(Entries with model source code)

##########

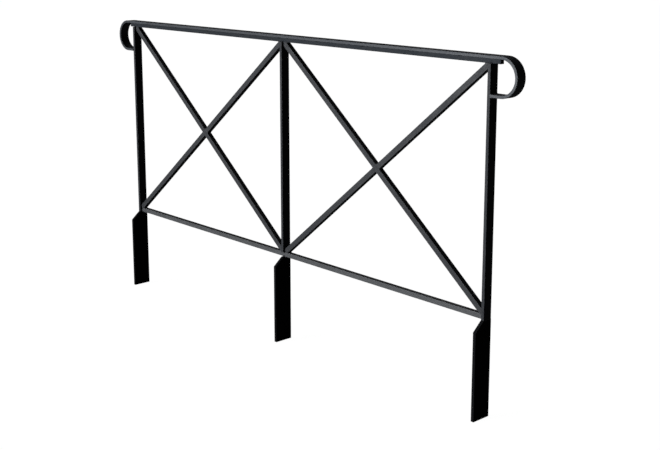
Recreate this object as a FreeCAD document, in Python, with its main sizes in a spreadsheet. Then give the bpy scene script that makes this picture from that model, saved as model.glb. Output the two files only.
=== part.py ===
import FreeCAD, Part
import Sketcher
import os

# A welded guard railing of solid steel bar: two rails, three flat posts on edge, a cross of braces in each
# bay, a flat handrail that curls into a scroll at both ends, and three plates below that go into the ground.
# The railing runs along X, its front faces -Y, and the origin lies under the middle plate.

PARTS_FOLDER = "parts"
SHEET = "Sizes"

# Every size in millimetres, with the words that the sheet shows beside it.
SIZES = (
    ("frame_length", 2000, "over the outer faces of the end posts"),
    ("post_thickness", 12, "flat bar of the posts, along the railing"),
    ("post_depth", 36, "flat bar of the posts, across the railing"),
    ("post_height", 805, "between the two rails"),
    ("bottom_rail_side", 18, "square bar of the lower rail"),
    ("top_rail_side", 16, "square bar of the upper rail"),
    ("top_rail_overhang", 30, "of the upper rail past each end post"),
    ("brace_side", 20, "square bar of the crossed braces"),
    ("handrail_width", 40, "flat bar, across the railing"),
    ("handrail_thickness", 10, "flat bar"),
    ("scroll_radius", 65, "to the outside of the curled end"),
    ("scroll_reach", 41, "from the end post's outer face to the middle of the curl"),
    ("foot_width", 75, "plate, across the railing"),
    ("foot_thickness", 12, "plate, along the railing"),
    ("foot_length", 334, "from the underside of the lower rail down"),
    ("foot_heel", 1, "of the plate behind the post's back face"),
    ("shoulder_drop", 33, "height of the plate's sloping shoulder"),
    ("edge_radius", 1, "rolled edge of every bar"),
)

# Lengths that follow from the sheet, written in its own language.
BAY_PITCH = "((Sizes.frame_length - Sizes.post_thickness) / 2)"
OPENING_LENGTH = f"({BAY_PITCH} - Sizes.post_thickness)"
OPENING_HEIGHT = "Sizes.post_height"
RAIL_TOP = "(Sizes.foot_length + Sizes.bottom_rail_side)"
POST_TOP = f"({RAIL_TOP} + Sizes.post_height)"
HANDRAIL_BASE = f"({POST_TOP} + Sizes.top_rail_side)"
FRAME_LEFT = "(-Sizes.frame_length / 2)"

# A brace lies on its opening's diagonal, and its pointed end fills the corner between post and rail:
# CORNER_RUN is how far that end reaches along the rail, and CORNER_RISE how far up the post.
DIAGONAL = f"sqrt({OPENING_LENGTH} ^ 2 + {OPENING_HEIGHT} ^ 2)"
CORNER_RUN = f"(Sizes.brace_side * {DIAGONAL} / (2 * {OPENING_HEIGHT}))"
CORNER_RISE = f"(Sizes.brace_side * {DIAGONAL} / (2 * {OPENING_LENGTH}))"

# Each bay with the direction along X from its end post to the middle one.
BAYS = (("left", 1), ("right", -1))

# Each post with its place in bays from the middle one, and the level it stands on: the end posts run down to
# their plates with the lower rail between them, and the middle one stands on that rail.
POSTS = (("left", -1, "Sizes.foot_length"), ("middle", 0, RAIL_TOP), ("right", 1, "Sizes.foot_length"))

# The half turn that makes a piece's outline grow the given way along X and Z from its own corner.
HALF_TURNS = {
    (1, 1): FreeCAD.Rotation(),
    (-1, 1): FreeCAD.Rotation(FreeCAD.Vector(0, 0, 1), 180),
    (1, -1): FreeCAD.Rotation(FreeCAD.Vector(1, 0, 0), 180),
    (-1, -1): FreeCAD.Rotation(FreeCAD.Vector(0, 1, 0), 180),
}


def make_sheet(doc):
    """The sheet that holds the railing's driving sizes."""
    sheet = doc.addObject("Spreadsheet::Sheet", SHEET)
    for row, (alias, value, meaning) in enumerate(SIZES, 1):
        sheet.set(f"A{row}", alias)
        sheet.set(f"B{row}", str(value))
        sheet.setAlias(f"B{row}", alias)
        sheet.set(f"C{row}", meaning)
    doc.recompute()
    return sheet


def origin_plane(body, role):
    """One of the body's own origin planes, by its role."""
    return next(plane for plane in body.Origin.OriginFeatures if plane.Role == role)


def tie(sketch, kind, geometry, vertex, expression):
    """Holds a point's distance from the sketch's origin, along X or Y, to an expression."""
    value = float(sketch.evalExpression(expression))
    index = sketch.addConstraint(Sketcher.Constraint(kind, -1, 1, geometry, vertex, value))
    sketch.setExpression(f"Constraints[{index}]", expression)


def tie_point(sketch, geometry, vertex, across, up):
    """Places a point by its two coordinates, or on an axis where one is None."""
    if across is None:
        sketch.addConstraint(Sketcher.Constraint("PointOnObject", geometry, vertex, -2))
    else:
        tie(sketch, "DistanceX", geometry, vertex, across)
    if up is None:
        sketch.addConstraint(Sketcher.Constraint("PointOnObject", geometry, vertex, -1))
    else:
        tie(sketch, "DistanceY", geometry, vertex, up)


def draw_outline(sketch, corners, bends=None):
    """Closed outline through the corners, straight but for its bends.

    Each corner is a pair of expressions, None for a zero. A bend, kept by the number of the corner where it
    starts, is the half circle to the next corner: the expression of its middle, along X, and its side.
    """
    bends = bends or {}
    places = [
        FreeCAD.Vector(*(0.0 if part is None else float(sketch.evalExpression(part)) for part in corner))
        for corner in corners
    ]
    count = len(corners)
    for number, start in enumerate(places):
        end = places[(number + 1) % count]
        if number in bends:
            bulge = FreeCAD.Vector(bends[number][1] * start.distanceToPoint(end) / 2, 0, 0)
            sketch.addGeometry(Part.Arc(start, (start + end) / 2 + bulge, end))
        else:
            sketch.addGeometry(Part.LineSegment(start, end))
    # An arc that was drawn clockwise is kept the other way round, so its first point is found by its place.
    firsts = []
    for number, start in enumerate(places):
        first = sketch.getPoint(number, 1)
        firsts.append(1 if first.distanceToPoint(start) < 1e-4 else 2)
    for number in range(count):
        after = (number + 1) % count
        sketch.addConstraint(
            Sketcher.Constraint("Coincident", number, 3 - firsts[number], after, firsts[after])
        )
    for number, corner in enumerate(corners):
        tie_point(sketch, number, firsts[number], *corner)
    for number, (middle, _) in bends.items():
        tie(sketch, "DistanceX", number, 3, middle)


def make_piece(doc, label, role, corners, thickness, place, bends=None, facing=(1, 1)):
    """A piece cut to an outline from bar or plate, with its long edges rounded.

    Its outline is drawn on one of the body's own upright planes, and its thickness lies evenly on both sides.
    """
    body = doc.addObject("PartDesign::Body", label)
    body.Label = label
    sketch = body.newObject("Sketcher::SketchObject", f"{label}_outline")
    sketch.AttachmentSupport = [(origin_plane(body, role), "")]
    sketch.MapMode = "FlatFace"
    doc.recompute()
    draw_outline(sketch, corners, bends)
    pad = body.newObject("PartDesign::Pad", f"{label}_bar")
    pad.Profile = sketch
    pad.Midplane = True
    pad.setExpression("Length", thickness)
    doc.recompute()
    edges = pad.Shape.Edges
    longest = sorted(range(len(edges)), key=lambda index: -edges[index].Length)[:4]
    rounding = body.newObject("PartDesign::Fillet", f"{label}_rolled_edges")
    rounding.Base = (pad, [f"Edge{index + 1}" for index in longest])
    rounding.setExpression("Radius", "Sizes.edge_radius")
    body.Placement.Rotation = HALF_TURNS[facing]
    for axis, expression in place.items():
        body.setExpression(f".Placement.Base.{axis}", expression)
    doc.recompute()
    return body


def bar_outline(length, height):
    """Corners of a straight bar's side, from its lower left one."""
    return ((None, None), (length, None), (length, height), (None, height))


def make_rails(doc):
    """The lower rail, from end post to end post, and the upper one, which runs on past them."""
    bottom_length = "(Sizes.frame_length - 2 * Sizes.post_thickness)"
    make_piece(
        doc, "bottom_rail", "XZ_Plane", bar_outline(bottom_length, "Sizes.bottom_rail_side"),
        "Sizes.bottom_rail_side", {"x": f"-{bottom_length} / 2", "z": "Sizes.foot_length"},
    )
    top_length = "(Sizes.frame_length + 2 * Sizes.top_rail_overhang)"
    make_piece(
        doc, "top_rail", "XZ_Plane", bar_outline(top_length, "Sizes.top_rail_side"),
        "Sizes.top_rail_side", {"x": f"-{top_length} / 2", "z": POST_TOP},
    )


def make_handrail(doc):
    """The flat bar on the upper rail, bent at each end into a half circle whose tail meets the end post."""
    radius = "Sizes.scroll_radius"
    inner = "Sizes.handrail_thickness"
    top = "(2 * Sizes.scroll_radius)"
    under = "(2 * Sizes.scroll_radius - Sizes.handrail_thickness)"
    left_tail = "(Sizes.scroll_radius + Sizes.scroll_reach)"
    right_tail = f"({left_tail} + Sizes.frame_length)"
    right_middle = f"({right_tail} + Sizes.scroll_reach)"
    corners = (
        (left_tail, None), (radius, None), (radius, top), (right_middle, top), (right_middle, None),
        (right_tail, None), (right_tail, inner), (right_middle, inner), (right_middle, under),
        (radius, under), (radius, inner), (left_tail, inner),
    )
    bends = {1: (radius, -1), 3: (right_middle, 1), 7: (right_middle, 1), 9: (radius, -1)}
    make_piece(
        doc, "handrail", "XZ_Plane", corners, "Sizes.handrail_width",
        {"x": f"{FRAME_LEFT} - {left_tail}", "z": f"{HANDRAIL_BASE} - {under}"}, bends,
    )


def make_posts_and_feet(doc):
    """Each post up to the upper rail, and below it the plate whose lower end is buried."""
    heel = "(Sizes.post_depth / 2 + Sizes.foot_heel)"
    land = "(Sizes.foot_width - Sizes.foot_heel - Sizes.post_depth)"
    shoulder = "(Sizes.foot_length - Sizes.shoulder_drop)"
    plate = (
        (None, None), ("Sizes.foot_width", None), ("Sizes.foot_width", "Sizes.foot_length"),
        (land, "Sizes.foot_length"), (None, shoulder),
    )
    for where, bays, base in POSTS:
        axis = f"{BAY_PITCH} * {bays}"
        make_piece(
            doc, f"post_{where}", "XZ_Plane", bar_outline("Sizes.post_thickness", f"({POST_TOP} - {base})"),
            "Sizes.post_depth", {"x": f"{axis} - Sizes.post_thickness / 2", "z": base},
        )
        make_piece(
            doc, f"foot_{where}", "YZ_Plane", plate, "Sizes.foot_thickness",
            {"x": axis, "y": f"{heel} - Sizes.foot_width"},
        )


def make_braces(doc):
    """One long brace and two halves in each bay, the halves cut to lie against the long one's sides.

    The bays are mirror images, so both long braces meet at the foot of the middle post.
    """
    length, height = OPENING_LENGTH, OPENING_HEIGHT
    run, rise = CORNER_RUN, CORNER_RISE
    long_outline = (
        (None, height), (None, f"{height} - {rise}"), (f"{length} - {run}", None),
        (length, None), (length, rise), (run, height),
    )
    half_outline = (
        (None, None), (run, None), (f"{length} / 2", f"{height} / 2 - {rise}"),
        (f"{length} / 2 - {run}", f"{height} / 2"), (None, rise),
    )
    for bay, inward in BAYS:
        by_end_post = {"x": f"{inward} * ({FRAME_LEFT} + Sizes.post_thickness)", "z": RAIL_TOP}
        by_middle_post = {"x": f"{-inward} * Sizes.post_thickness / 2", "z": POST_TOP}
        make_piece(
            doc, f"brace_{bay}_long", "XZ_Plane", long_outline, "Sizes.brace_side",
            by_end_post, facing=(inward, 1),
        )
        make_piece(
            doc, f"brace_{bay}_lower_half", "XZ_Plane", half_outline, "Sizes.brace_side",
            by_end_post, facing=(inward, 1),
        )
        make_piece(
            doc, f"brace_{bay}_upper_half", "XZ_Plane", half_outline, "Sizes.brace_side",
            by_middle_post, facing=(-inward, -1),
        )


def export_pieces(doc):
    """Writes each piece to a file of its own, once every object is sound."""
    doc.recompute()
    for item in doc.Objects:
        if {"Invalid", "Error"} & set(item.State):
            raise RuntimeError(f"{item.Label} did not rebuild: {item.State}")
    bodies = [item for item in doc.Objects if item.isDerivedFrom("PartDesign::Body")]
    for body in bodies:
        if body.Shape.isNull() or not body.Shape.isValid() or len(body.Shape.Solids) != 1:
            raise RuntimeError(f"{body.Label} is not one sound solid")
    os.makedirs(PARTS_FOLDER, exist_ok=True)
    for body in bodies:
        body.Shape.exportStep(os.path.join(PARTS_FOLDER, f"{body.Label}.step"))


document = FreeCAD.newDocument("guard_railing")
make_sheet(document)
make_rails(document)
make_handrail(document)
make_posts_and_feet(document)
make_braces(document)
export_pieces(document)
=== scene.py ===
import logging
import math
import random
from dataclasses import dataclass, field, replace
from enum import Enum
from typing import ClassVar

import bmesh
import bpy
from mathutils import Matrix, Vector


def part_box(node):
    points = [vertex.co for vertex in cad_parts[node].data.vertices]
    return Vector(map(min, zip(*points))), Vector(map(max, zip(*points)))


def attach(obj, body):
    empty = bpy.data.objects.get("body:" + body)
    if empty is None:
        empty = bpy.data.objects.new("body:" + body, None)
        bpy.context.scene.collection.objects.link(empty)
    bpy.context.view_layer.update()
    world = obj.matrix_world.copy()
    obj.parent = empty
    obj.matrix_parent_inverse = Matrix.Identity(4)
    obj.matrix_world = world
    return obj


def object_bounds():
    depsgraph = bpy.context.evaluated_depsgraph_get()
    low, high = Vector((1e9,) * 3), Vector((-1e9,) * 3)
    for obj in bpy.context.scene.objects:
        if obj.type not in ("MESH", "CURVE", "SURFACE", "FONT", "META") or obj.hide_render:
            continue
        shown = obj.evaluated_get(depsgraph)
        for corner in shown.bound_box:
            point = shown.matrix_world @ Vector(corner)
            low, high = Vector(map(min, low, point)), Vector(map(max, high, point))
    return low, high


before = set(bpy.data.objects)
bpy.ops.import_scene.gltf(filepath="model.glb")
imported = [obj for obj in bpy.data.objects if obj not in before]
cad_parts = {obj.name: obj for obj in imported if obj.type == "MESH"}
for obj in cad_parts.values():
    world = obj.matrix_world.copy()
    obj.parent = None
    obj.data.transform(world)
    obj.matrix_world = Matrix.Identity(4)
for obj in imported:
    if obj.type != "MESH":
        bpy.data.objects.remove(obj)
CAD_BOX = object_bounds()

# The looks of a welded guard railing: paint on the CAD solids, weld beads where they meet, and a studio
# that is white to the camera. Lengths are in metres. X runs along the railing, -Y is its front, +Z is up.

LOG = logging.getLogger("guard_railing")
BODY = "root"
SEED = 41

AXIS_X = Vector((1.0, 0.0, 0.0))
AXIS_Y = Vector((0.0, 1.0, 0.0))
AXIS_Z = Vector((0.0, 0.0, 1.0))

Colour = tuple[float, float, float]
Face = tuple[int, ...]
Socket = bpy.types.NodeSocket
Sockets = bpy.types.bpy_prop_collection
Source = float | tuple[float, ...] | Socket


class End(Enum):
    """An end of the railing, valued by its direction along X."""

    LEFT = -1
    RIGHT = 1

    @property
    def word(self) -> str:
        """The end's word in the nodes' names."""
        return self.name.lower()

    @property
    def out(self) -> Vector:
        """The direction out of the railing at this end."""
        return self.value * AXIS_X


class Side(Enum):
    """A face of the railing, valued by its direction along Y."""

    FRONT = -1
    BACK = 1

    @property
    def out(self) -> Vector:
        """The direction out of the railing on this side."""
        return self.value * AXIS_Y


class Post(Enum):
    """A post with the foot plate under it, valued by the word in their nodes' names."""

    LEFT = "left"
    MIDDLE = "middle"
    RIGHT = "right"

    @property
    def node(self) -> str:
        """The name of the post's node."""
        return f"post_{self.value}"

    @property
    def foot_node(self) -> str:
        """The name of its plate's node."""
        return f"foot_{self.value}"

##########

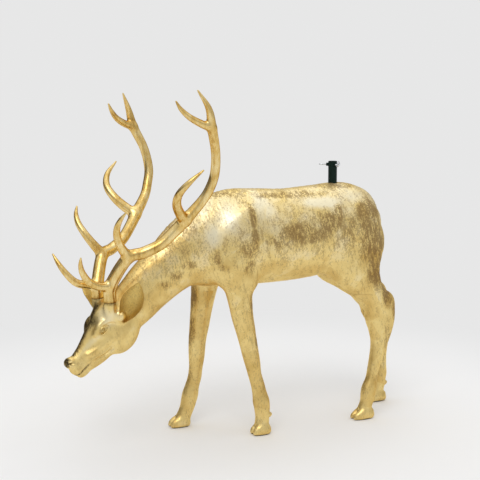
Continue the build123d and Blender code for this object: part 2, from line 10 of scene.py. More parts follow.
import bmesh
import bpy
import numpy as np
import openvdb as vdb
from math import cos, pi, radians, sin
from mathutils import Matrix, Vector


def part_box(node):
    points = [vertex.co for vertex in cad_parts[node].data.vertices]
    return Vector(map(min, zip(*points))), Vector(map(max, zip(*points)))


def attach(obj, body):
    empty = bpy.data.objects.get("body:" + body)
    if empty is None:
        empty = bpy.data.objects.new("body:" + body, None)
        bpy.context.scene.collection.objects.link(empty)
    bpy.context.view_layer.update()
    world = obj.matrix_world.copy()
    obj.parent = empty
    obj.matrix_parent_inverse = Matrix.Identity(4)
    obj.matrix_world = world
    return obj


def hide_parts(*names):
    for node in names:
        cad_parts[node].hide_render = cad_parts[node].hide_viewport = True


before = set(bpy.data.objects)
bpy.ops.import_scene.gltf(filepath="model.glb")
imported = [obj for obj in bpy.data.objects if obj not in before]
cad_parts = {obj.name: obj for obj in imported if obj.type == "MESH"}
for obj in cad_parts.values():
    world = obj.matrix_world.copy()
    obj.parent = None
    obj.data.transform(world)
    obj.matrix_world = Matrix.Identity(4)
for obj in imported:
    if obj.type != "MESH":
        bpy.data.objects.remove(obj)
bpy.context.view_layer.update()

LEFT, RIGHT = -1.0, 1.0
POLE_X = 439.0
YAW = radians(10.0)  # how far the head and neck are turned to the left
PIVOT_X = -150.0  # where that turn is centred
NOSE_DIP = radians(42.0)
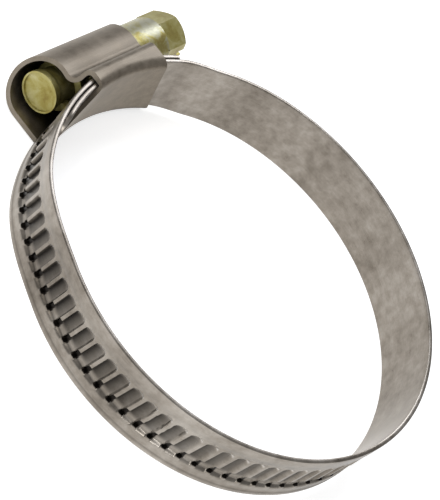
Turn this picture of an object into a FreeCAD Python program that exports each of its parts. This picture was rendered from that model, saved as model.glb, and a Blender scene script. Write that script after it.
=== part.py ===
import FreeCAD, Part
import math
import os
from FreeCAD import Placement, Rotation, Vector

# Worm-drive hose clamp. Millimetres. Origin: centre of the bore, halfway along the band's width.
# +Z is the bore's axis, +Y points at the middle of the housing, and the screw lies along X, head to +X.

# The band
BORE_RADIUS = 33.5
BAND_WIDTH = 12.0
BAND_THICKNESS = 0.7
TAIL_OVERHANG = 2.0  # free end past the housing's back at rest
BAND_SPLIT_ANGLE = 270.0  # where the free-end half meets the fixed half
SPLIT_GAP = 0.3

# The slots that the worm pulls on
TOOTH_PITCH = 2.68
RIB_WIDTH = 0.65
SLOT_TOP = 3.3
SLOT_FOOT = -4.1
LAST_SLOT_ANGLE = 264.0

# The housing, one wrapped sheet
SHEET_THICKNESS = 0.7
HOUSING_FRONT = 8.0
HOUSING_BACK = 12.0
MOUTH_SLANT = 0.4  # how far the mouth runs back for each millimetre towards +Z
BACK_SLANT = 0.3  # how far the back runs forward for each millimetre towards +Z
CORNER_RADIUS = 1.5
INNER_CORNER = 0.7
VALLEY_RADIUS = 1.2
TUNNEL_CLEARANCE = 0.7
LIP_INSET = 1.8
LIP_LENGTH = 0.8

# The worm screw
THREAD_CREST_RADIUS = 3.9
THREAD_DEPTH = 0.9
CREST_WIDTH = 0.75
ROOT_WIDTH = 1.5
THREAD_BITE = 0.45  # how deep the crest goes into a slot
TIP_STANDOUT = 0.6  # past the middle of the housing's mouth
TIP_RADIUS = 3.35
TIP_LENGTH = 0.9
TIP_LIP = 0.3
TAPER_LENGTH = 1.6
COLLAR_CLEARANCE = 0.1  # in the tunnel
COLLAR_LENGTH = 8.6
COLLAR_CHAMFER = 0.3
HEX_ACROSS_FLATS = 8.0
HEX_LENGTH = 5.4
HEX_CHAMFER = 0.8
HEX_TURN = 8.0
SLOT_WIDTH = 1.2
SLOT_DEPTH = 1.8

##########

**DO THIS:** Take the lines from the line with "make_sheet(document)" through the line with "shown = obj.evaluated_get(depsgraph)", both ends included, and give them again exactly, with nothing else.

**RESULT OF THE TASK:**
make_sheet(document)
make_rails(document)
make_handrail(document)
make_posts_and_feet(document)
make_braces(document)
export_pieces(document)
=== scene.py ===
import logging
import math
import random
from dataclasses import dataclass, field, replace
from enum import Enum
from typing import ClassVar

import bmesh
import bpy
from mathutils import Matrix, Vector


def part_box(node):
    points = [vertex.co for vertex in cad_parts[node].data.vertices]
    return Vector(map(min, zip(*points))), Vector(map(max, zip(*points)))


def attach(obj, body):
    empty = bpy.data.objects.get("body:" + body)
    if empty is None:
        empty = bpy.data.objects.new("body:" + body, None)
        bpy.context.scene.collection.objects.link(empty)
    bpy.context.view_layer.update()
    world = obj.matrix_world.copy()
    obj.parent = empty
    obj.matrix_parent_inverse = Matrix.Identity(4)
    obj.matrix_world = world
    return obj


def object_bounds():
    depsgraph = bpy.context.evaluated_depsgraph_get()
    low, high = Vector((1e9,) * 3), Vector((-1e9,) * 3)
    for obj in bpy.context.scene.objects:
        if obj.type not in ("MESH", "CURVE", "SURFACE", "FONT", "META") or obj.hide_render:
            continue
        shown = obj.evaluated_get(depsgraph)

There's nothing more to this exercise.